▶ [Recorded information]:
--
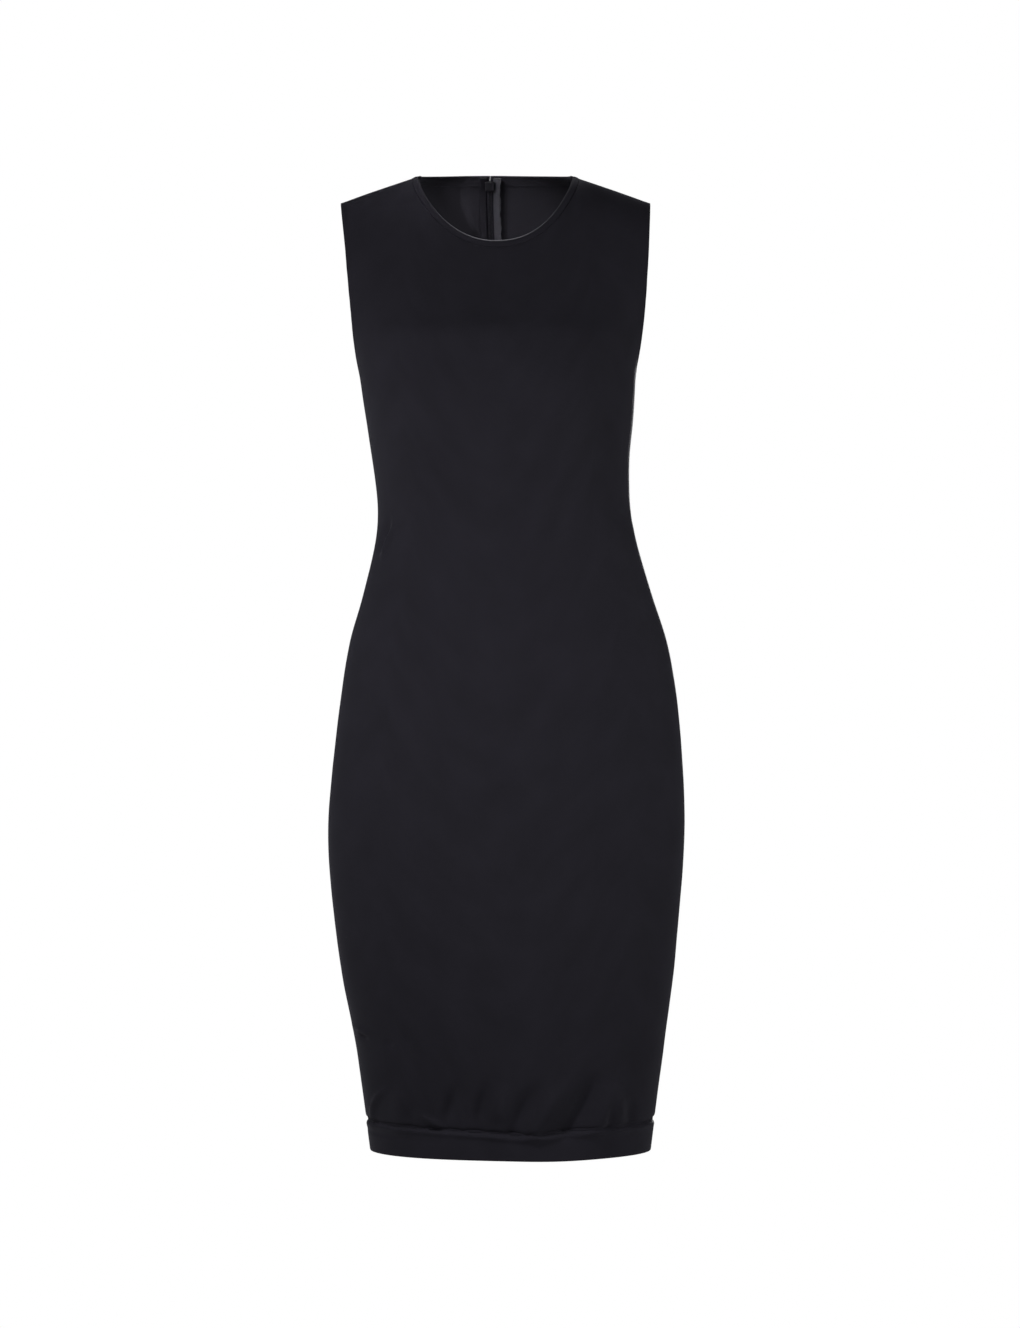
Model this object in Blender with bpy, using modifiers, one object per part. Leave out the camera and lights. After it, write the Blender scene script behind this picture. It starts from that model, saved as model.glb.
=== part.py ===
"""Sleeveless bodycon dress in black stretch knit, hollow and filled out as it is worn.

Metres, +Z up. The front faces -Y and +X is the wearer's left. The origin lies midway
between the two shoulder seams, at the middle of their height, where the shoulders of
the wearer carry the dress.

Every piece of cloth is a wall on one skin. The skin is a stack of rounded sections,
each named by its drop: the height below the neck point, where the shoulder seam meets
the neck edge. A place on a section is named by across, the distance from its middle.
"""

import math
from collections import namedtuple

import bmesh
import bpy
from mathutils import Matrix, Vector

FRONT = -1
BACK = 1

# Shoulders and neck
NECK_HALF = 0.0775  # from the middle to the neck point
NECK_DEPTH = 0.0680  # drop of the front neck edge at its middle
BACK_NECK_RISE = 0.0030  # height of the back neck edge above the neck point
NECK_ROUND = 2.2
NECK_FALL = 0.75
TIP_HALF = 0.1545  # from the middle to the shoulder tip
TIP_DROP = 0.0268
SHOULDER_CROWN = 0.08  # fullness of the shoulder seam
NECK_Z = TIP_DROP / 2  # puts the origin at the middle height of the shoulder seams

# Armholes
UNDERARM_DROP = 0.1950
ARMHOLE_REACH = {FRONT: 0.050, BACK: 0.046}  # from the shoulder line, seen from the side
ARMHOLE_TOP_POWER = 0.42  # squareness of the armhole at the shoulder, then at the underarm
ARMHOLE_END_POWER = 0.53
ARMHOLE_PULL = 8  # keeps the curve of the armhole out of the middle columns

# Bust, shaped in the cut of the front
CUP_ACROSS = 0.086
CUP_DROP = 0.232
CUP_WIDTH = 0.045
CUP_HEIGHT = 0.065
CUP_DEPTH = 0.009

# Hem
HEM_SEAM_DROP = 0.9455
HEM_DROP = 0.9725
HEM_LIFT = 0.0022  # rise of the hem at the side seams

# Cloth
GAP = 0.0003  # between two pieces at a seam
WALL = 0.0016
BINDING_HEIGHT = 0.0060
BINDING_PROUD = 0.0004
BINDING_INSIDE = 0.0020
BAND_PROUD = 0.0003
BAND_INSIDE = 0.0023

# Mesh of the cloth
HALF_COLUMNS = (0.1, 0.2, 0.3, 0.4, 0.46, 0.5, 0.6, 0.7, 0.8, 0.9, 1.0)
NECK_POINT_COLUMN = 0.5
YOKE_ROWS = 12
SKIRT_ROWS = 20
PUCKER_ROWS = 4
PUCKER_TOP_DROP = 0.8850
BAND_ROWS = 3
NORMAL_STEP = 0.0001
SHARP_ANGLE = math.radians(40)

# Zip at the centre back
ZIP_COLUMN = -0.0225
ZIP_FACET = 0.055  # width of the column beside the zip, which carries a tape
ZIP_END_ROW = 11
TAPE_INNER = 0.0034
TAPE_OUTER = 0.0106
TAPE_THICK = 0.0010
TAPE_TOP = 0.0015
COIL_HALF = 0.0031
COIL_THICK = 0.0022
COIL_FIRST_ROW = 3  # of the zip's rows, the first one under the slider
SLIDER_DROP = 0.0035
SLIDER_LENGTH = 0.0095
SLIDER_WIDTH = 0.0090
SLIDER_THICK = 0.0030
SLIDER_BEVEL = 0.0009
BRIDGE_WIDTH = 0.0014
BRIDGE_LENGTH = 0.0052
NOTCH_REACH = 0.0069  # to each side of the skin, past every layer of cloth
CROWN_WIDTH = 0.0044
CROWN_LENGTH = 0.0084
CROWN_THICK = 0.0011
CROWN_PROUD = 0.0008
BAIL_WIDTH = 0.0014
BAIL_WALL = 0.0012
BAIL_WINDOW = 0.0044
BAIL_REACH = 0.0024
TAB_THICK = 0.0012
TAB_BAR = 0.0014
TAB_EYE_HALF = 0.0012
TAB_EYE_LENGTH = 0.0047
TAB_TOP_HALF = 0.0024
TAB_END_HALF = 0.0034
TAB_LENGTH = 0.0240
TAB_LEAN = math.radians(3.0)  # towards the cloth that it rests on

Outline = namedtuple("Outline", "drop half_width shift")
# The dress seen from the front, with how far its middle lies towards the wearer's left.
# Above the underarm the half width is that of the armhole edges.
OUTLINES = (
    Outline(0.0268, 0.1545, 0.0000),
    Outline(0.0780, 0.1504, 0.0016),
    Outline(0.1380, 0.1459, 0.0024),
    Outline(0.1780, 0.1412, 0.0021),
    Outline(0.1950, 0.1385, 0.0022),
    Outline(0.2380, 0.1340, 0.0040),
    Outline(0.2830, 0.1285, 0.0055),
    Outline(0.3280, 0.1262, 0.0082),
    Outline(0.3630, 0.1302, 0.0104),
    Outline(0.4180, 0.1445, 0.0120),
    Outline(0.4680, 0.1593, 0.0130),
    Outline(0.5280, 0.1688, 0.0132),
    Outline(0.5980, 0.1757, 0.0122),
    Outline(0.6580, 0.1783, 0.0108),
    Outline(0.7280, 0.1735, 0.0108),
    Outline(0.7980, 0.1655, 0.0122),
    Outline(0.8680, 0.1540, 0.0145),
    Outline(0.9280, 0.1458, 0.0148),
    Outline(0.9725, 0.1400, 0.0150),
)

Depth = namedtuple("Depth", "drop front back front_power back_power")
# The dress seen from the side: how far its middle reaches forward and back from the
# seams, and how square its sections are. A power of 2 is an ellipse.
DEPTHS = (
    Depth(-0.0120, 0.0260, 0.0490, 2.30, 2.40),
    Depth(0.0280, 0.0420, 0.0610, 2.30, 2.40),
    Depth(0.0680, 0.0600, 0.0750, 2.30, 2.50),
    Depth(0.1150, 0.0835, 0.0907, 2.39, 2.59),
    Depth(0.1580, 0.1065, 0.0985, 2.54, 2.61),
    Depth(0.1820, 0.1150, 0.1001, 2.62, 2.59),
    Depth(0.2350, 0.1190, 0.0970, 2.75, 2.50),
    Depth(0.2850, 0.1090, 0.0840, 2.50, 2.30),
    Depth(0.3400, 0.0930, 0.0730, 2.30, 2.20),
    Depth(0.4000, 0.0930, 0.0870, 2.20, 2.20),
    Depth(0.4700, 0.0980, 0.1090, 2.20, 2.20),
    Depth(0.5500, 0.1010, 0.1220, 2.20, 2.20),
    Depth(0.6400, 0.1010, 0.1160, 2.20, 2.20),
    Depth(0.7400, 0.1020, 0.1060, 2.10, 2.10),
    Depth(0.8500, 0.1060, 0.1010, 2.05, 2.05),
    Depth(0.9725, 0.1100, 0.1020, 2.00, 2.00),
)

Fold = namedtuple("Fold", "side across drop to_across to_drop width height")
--
▶ [Instructions to follow]:
Quote exactly the opening line of the material above and every line after it, up to and including the line that contains "the wearer carry the dress.".

▶ [Final result]:
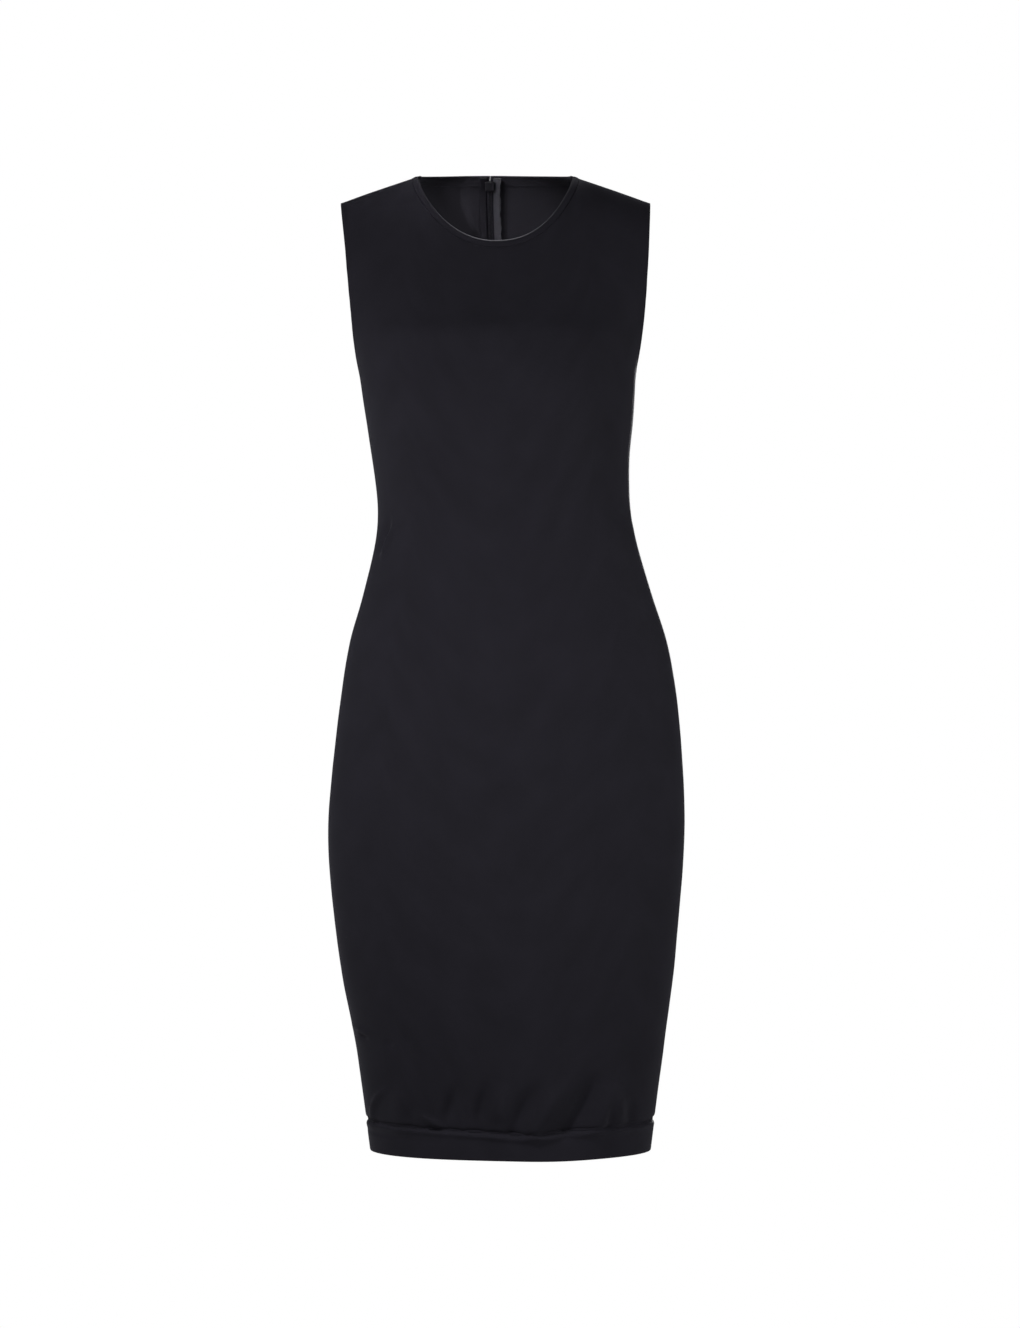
Model this object in Blender with bpy, using modifiers, one object per part. Leave out the camera and lights. After it, write the Blender scene script behind this picture. It starts from that model, saved as model.glb.
=== part.py ===
"""Sleeveless bodycon dress in black stretch knit, hollow and filled out as it is worn.

Metres, +Z up. The front faces -Y and +X is the wearer's left. The origin lies midway
between the two shoulder seams, at the middle of their height, where the shoulders of
the wearer carry the dress.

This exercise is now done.